Unincorporated community in Pennsylvania, US

Swartzville is an unincorporated community and census-designated place (CDP) in East Cocalico Township, Pennsylvania, United States. As of the 2010 census, the population was 2,283.

==Geography==
Swartzville is in northeastern Lancaster County, in the northeast part of East Cocalico Township. It is bordered to the northeast by the borough of Adamstown, to the southeast by the U.S. Route 222 freeway, and to the southwest by Interstate 76, the Pennsylvania Turnpike. Pennsylvania Route 272 (North Reading Road) passes through the community, leading northeast through Adamstown 2.5 mi to US-222 and southwest 6 mi to Ephrata. Pennsylvania Route 897 (Swartzville Road) crosses PA 272 in the center of Swartzville, leading northwest 3.5 mi to Reinholds and south 6 mi to Terre Hill. Via US 222, Lancaster, the county seat, is 21 mi to the southwest and Reading is 12 mi to the northeast. Exit 266 on the Pennsylvania Turnpike is 2 mi south of Swartzville.
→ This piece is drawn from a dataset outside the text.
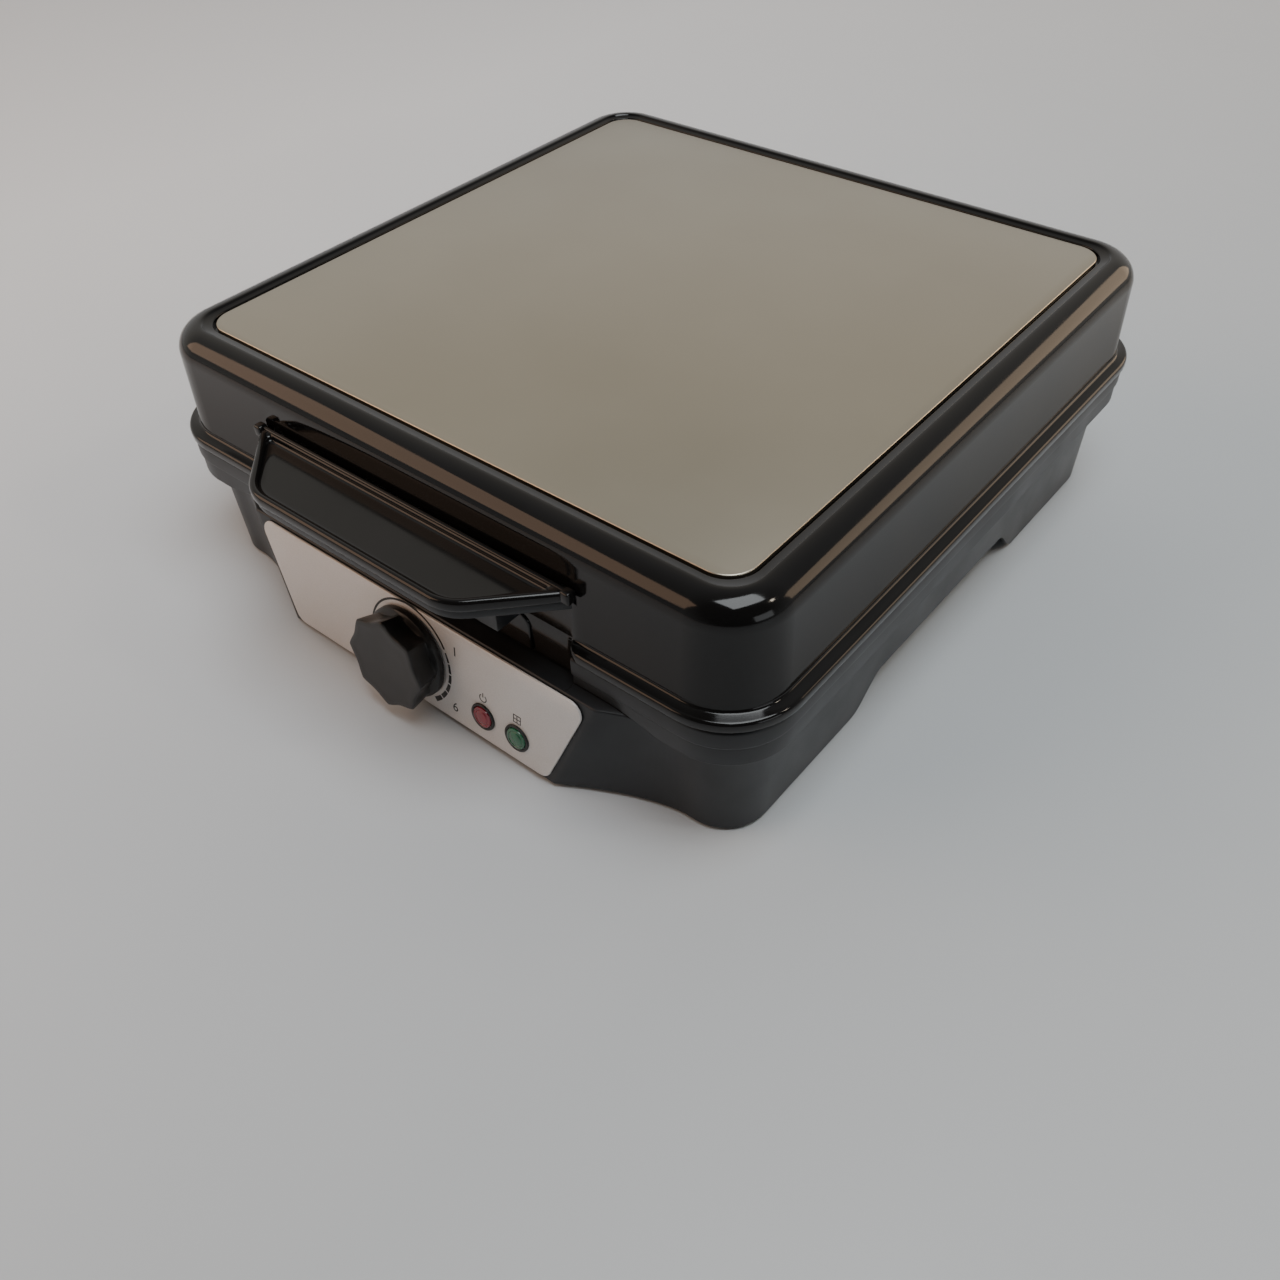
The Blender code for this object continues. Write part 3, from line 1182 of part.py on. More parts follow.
def main():
    global parts, tools
    clear_scene()
    parts = add_collection("waffle_maker")
    tools = add_collection("cutters")

    gloss = material("gloss_black", (0.012, 0.011, 0.010), 0.12)
    satin = material("satin_black", (0.030, 0.032, 0.034), 0.35)
    steel = material("brushed_steel", (0.48, 0.45, 0.40), 0.30, 1.0)
    silver = material("silver_label", (0.56, 0.55, 0.54), 0.45, 0.3)
    cast = material("coated_cast_aluminium", (0.035, 0.035, 0.037), 0.45, 0.2)
    sheet = material("aluminium_sheet", (0.75, 0.76, 0.77), 0.35, 1.0)
    zinc = material("zinc_plated_steel", (0.60, 0.60, 0.58), 0.35, 1.0)
    heater = material("heater_sheath", (0.30, 0.30, 0.31), 0.45, 1.0)
    rubber = material("rubber", (0.02, 0.02, 0.02), 0.8)
    moulded = material("terminal_plastic", (0.80, 0.79, 0.74), 0.5)
    red = material("red_lens", (0.55, 0.02, 0.04), 0.2)
    green = material("green_lens", (0.01, 0.30, 0.08), 0.2)
    bulb = material("bulb_glass", (0.85, 0.75, 0.60), 0.1)
    brown = material("brown_wire", (0.25, 0.10, 0.04), 0.4)
    blue = material("blue_wire", (0.04, 0.12, 0.45), 0.4)

    make_base_shell(satin)
    make_bottom_cover(satin)
    make_feet(rubber)
    make_cover_screws(zinc)
    make_waffle_plate("lower_waffle_plate", BASE_TOP_Z, 1, cast)
    make_heat_shield("lower_heat_shield", LOWER_BACK_Z - GAP, 1, sheet)
    make_plate_screws("lower", LOWER_BACK_Z - GAP, 1, zinc)
    make_heater("lower_heater", LOWER_BACK_Z - GAP - HEATER_R, heater)

    make_lid_shell(gloss)
    make_top_panel(steel)
    make_waffle_plate("upper_waffle_plate", LID_BOTTOM_Z, -1, cast)
    make_heat_shield("upper_heat_shield", UPPER_BACK_Z + GAP, -1, sheet)
    make_plate_screws("upper", UPPER_BACK_Z + GAP, -1, zinc)
    make_heater("upper_heater", UPPER_BACK_Z + GAP + HEATER_R, heater)
    make_handle(gloss, satin)
    make_handle_screws(zinc)
    make_hinges(satin, zinc)

    make_label(silver)
    make_knob(satin, zinc)
    make_thermostat(moulded)
    make_lamp("power", LAMP_XS["power"], red, satin, bulb)
    make_lamp("ready", LAMP_XS["ready"], green, satin, bulb)
    make_gland(rubber)
    make_mains_parts(moulded, bulb, brown, blue)
    centre_on_origin()


main()
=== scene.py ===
"""Finished look of a square four-waffle maker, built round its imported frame.

Pieces are laid out about the middle of the steel panel, in metres, and moved to their
place in the frame as they are finished.
"""

import json
import math

import bmesh
import bpy
from mathutils import Matrix, Vector


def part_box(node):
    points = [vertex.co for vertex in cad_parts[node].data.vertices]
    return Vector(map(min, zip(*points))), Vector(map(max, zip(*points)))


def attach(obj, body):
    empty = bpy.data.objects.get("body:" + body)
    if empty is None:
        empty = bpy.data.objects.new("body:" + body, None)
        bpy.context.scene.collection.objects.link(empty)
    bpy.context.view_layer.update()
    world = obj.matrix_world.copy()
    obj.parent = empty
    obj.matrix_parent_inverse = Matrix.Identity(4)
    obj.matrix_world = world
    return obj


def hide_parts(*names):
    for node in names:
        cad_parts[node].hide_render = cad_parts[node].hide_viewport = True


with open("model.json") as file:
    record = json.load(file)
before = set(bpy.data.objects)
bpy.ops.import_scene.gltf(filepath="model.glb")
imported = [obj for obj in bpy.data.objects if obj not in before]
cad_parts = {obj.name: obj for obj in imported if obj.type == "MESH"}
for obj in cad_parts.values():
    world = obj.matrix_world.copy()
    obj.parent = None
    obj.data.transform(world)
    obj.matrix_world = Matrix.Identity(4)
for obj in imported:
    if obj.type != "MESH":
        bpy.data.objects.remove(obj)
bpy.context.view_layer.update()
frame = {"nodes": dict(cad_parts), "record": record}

MM = 0.001
CORNER_STEPS = 14

# ---------------------------------------------------------------- sizes from the frame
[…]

According to the U.S. Census Bureau, the Swartzville CDP has a total area of 3.8 sqkm, of which 0.02 sqkm, or 0.48%, are water. The west side of Swartzville drains via Stony Run to Cocalico Creek, and the east side drains to Little Muddy Creek, a tributary of Muddy Creek. Cocalico and Muddy creeks both flow southwest to the Conestoga River, part of the Susquehanna River watershed.